As an IJ, I had jurisdiction over in-person hearings in my own court at the York (Pennsylvania) County Jail, as well as hearings in two other county jails, one family detention center, most of the 23 prisons in the Pennsylvania state system, and two federal correctional institutions.
Pennsylvania is a big state, and the state and federal governments in Pennsylvania do not transport incarcerated prisoners to immigration courts. Few of those prisoners would waive in-person hearings, meaning that the ICE attorney, my clerk, my interpreter, and I would spend most of our time on the road.
VTC is not always perfect, but it works and satisfies due process. There is no reason for such a rule.
Timing. These are just a few of the problematic provisions in H.R. 6577. As I stated in that January post, an independent immigration court is “a solution in search of a problem”. Not only does this bill make the real problems in the EOIR system worse, but this proposal could not have come at a worse time.
The immigration courts are just starting to dig themselves out of Covid-19 pandemic closures, just in time to deal with the largest surge of illegal migrants at the Southwest border in history.

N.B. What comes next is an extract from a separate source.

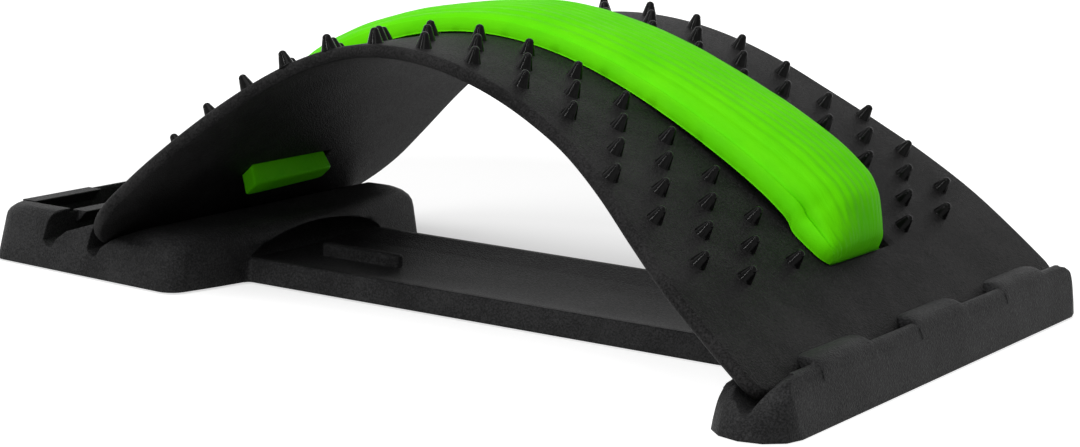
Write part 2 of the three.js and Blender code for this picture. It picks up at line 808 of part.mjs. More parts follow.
function railProfile() {
  const ridge = [rail_ridge_x, rail_ridge];
  const skirt = [base_length - rail_skirt_inset, rail_skirt];
  const over = curvePoints([[wall_top_x, rail_wall_top], [wall_top_x + fit_gap * 4, rail_ridge - fit_gap],
    [rail_ridge_x - rail_ridge_round, rail_ridge], ridge], rail_curve_steps);
  const front = curvePoints([ridge, [rail_ridge_x + rail_ridge_round, rail_ridge],
    [base_length - rail_shoulder_inset, rail_shoulder], skirt], rail_curve_steps);
  return [[rail_start, 0],
    ...arcPoints(rail_lip_x, rail_lip - rail_lip_round, rail_lip_round, 175, 50, rail_curve_steps),
    ...arcPoints(rail_channel_x, rail_channel + rail_channel_round, rail_channel_round, 230, 270, 3),
    [wall_foot_x, rail_wall_foot], ...over, ...front.slice(1), [base_length, 0]];
}

function railPocket() {
  const skin = rail_skin;
  const roof = rail_channel - skin;
  const lipRoof = rail_lip - rail_lip_round - fit_gap * 4;
  const innerWall = (z) => wall_foot_x + skin / Math.sin(wall_turn) + (z - rail_wall_foot) / Math.tan(wall_turn);
  const ridgeRoof = rail_shoulder - skin / 2;
  return [[rail_start + skin, 0], [rail_lip_x - rail_lip_round + skin, lipRoof], [rail_lip_x, lipRoof],
    [rail_channel_x - rail_channel_round, roof], [innerWall(roof), roof],
    [innerWall(ridgeRoof), ridgeRoof], [base_length - rail_shoulder_inset - skin - fit_gap * 2, ridgeRoof],
    [base_length - rail_skirt_inset - skin, rail_skirt - skin], [base_length - skin, 0]];
}

// Raised tab whose lip reaches back over the board's front edge
function tabs() {
  const turn = rad(front_tip_slope);
  const lip = front_tip_x - tab_reach;
  const root = front_tip_x + tab_root_run;
  const foot = front_tip_x + tab_foot_run;
  const above = (x) => front_tip_z + ((tip + tab_gap) + (front_tip_x - x) * Math.sin(turn)) / Math.cos(turn);
  const crown = curvePoints([[foot, tab_foot], [front_tip_x + tab_back_run, tab_top],
    [front_tip_x + tab_crown_run, tab_top + tab_gap], [lip, tab_top - tab_gap]], tab_curve_steps);
  const section = (share) => [[foot, above(root)], ...crown, [lip, above(lip)], [root, above(root)]].map(([x, z]) => [
    Math.max(x, root + (lip - root) * share),
    z > rail_wall_top ? rail_wall_top + (z - rail_wall_top) * (share + 1) / 2 : z,
  ]);
  const spread = [...tab_end_shares.map(([at, share]) => [-at, share]),
    ...[...tab_end_shares].reverse()];
  return [-tab_spacing, 0, tab_spacing].map((middle) => loft(spread.map(([at, share]) => (
    section(share).map(([x, z]) => new THREE.Vector3(x, middle + (at * tab_length) / 2, z))))));
}

// Feet and underside

const foot_places = [
  ['foot_rear_right', rear_foot_x, -rear_foot_y],
  ['foot_rear_left', rear_foot_x, rear_foot_y],
  ['foot_mid_right', mid_foot_x, -mid_foot_y],
  ['foot_mid_left', mid_foot_x, mid_foot_y],
  ['foot_front_right', rail_foot_x, -rail_foot_y],
  ['foot_front_left', rail_foot_x, rail_foot_y],
];

function underside() {
  const low = -overlap_cut;
  const bays = [];
  const skin = wall;
  const grooveFloor = groove_depth - groove_round - skin;
  const deckRoof = block_deck - skin - spine_skin;
  const deckEnd = scoop_x - scoop_reach - skin;
  const bend = Math.min(deck_start, deckEnd - rib);
  const bendRoof = grooveFloor + ((deckRoof - grooveFloor) * (bend - knee_x)) / (deck_start - knee_x);
  if (bend > knee_x + rib) {
    const deckPocket = [[knee_x, low], [knee_x, grooveFloor], [bend, bendRoof], [deckEnd, bendRoof], [deckEnd, low]];
    bays.push(across(deckPocket, -block_front_half, block_front_half));
  }
  for (let i = 1; i < groove_count; i += 1) {
    const shift = i * groove_pitch;
    const from = knee_x - shift;
    const to = ridge_face - shift + groove_pitch - groove_undercut - skin;
    const rise = Math.tan(rad(groove_back_slope));
    const pocket = [[from, low], [from, grooveFloor], [from + rib, knee_z - skin - rib],
      [to, knee_z - skin - rib + rise * (to - from - rib)], [to, low]];
    bays.push(across(pocket, -block_front_half, block_front_half));
  }
  const thin = [[0, low], [0, grooveFloor], [knee_x, grooveFloor], [knee_x, low]];
  bays.push(across(thin, -block_front_half, block_front_half));
  const inner = blockForm(wall, -overlap_cut / 2, block_top - wall, block_edge_round);
  let hollow = join(bays).intersect(inner);
  const webs = [];
  for (const y of [-rear_foot_y / 2, 0, rear_foot_y / 2]) {
    webs.push(boxed(0, block_mid_depth, y - rib / 2, y + rib / 2, low * 2, block_top));
  }
  for (let i = 0; i < groove_count; i += 1) {
    const x = knee_x - i * groove_pitch;
    webs.push(boxed(x - rib / 2, x + rib / 2, -block_front_half, block_front_half, low * 2, block_top));
  }
  webs.forEach((web) => { hollow = hollow.subtract(web); });

  const from = scoop_x + rib;
  const to = rail_start - rib;
  const pitch = (to - from) / web_count;
  const half = spine_lip_inner - rib;
  const cavity = [[half, low], ...troughLine(half, spine_skin), [-half, low]];
  let channel = lengthwise(cavity, scoop_x - scoop_reach, to);
  for (let i = 1; i < web_count; i += 1) {
    const x = from + i * pitch;
    channel = channel.subtract(boxed(x - rib / 2, x + rib / 2, -spine_half, spine_half, low * 2, block_top));
  }
  channel = channel.subtract(boxed(0, base_length, -rib / 2, rib / 2, low * 2, block_top));

  const rail = [...railPocket()].map(([x, z]) => [x, z === 0 ? low : z]);
  const straight = (rail_width - rail_depth) / 2;
  let trough = across(rail, -straight, straight);
  for (let y = -rail_web_pitch * 2; y <= rail_web_pitch * 2; y += rail_web_pitch) {
    trough = trough.subtract(boxed(rail_start, base_length, y - rib / 2, y + rib / 2, low * 2, block_top));
  }
  return [hollow, channel, trough];
}

function baseFrame() {
  const tall = boxed(-overlap_cut, ridge_face, -rail_width, rail_width, -overlap_cut, block_top + overlap_cut);
  const ridged = blockForm(0, 0, block_top, ridge_edge_round).intersect(tall);
  const uncutBlock = blockForm(0, 0, block_deck, block_edge_round).add(ridged);
  const block = grooveCutters().reduce((body, cutter) => body.subtract(cutter), uncutBlock);
  const rail = across(railProfile(), -rail_width, rail_width).intersect(railForm());
  const carved = join([block, spineBody()]).subtract(scoop());
  const uncut = join([carved, ...hooks(), ...junctions(), rail, ...tabs(), bar()]);
  const hollow = underside().reduce((body, pocket) => body.subtract(pocket), uncut);
  const bosses = foot_places.map(([, x, y]) => (
    post(foot_radius + boss_wall, 0, boss_height, x, y, foot_steps).intersect(uncut)));
  let body = join([hollow, ...bosses]);
  const recess = foot_height - floor_gap + fit_gap;
  foot_places.forEach(([, x, y]) => {
    body = body.subtract(post(foot_radius + fit_gap, -overlap_cut, recess, x, y, foot_steps));
  });
  return body;
}

function foot(x, y) {
  const profile = [[0, 0], [foot_radius - foot_round, 0], [foot_radius, foot_round],
    [foot_radius, foot_height - foot_round], [foot_radius - foot_round, foot_height], [0, foot_height]];
  const points = profile.map(([r, z]) => new THREE.Vector2(r, z));
  const geometry = new THREE.LatheGeometry(points, foot_steps);
  geometry.rotateX(Math.PI / 2);
  geometry.translate(x, y, -floor_gap);
  return solid(geometry);
}

// Assembly

const base_finish = new THREE.MeshStandardMaterial({ color: 0x232426, roughness: 0.62, metalness: 0 });
const board_finish = new THREE.MeshStandardMaterial({ color: 0x1c1c1f, roughness: 0.55, metalness: 0 });
const pad_finish = new THREE.MeshStandardMaterial({ color: 0x3fbf1f, roughness: 0.78, metalness: 0 });
const foot_finish = new THREE.MeshStandardMaterial({ color: 0x151515, roughness: 0.85, metalness: 0 });

const model = new THREE.Group();
model.name = 'arched_back_stretcher';

function place(name, body, finish) {
  const geometry = geometryOf(body);
  geometry.translate(-base_length / 2, 0, floor_gap);
  geometry.computeVertexNormals();
  const mesh = new THREE.Mesh(geometry, finish);
  mesh.name = name;
  model.add(mesh);
}

place('base_frame', baseFrame(), base_finish);
place('arch_board', archBoard(), board_finish);
place('foam_pad', foamPad(), pad_finish);
foot_places.forEach(([name, x, y]) => place(name, foot(x, y), foot_finish));

export default model;
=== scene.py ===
import math

import bmesh
import bpy
import numpy as np
from mathutils import Matrix, Vector


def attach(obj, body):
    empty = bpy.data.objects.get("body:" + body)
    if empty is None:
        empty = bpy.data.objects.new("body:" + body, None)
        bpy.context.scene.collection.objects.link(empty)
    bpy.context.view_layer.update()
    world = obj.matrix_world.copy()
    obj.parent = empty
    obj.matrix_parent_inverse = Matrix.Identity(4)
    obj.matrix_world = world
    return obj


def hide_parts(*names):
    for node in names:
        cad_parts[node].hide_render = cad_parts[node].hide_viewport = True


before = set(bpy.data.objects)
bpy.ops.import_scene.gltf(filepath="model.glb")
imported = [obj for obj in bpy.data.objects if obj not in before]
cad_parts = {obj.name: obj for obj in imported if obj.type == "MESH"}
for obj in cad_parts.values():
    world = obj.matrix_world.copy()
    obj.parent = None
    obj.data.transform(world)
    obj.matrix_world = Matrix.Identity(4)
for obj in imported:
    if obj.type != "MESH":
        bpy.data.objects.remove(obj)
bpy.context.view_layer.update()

# Lengths below are in millimetres in the drawing frame of the part: X from the rear edge of the
# base, Z from the bottom edge of the base. at_home() turns them into the metres of the row frame.
# s is the distance along the arch from its rear tip, y runs across and v is -1 to 1 across the pad.

BASE_LENGTH = 387.0
FLOOR_GAP = 0.8

# Board: its slopes at the rear and the front in degrees, the share of its length at which the slope
# turns over and how slowly it does so on both sides, and the centre and slope of each round tip
THICK = 4.93
TIP = THICK / 2
BOARD_WIDTH = 258.4
ARCH_RISE = 90.13
SLOPES = (57.47, 44.34)
TURN, REAR_SPREAD, FRONT_SPREAD = 0.5253, 0.1932, 0.2059
REAR_TIP = (58.9, 14.5, 44.93)
FRONT_TIP = (373.6, 14.06, 39.25)
REAR_CORNER, FRONT_CORNER = 34.0, 9.0
# Share of the way from the rear tip, share of the full width
WIDTHS = np.array([
    [0, 0.768], [0.07, 0.763], [0.13, 0.747], [0.2, 0.707], [0.255, 0.676], [0.3, 0.659],
    [0.335, 0.655], [0.37, 0.659], [0.41, 0.67], [0.46, 0.689], [0.5, 0.704], [0.55, 0.721],
    [0.6, 0.737], [0.65, 0.756], [0.7, 0.781], [0.76, 0.841], [0.82, 0.913], [0.88, 0.968],
    [0.94, 0.99], [1, 1]])
SLOT_LENGTH, SLOT_WIDTH = 9.4, 50.0
REAR_SLOT, FRONT_SLOT_INSET = 33.4, 43.2
NUB_ROWS = (14, 13, 14, 3)
NUB_FRONT_INSET, NUB_REAR_INSET = 41.5, 61.4
NUB_FIRST_COLUMN, NUB_COLUMN_PITCH = 45.6, 17.96
# The rows of nubs drift a little over the crown of the bent board: share of the way, drift forward
NUB_DRIFT = np.array([[0, -2.3], [0.25, -2.9], [0.45, -2.6], [0.65, -1.1], [0.8, 0.4], [1, 1.9]])
# Rows of the board's mesh round each tip, at the rear corners, between and at the front corners
TIP_ROWS, TIP_CLOSE = 8, 0.96
CORNER_ROWS, BOARD_ROWS, FRONT_ROWS = 12, 320, 10
EDGE_STEPS = 13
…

The backlogs will only get worse if (as DHS fears) 18,000 new illegal migrants are apprehended per day at the Southwest border after pandemic-related expulsion orders issued by the CDC under Title 42 of the U.S. Code expire on May 23. If even 10 percent of those aliens are placed on immigration court dockets, those dockets will grow by one-third in just a year.
Alien respondents must now wait on average 875 days (nearly 2.4 years) for their next immigration court date. How much worse will that become when IJs’ dockets are groaning under the weight of some 2.4 million cases?
H.R. 6577 would not simply “revamp” the immigration court system. It would tear that system down and rebuild it from (excessively bureaucratic) scratch. Implementing this proposal now would be like rearranging, redecorating, and adding new bathrooms to a house that is on fire.
Any legislative proposal to overhaul the nation’s immigration courts should focus on improving the speed, efficiency, and fairness — both to alien respondents and to the American people — of immigration adjudications. Nothing in this bill will make our system of justice better; rather, overall, it will make an increasingly dire immigration situation even worse.